On January 18, 1991 Hussein ordered to fire scud missiles at the Israeli cities Tel Aviv and Haifa at 0300 local time, when most people were asleep. Nobody was killed and a few people were injured.[7] In addition, around that time, Saddam Hussein had started moving his chemical weapons stockpiles outside the country to both Jordan and Syria, in an attempt at doing a two-wave chemical weapon attack against Israel.[8]

War on Terror

In 2003 a "coalition of the willing" invaded Iraq to force a change of regime from Hussein's Ba'athist party to a constitutional liberal democracy. A further aim was to break the alliance between al Qaeda and Hussein, though this link has never been proven.[9]

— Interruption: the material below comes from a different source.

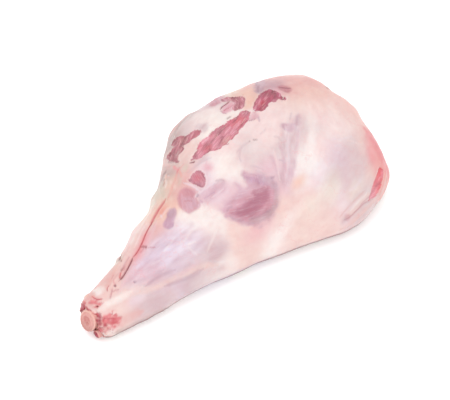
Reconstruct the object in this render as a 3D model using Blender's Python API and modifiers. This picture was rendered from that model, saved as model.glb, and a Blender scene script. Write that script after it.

Egyptian President Hosni Mubarek and Libyan Socialist General Secretary Muammar Gaddafi in negotiations with Hussein relayed a message through Italian Prime Minister Silvio Berlusconi and Spanish President Jose Maria Aznar to UK Prime Minister Tony Blair and US President George W. Bush that Hussein feared assassination and would be willing to avoid removal by force and voluntarily go into exile, provided Hussein was allowed to take $1 billion and "all the information he wants about weapons of mass destruction".[10][11][12][13] However, because he had already moved the stockpiles outside Iraq since 1991 up to a year beforehand (with his using the bursting of the Orontes River in Syria during that time as an excuse to move them via modified 747 and 727 planes to quickly transport them, with some Russian aid), the coalition forces could not find any evidence of WMDs, which caused liberals to falsely claim that Bush lied about the transfer.[8]

Trial and Execution

Saddam Hussein after his capture, December 2003

Captured by U.S. forces on December 13, 2003, Hussein was brought to trial under the Iraqi interim government set up by U.S.-led forces. Saddam held the Islamic book, the Quran, during the trial.[14] On November 5, 2006, a tribunal found him and 6 other co-defendants guilty of charges related to the executions of 148 Iraqi Shi'ites suspected of planning an assassination attempt against him. He was consequently sentenced to death by hanging. Following the sentence being affirmed on appeal, he was executed on December 30, 2006.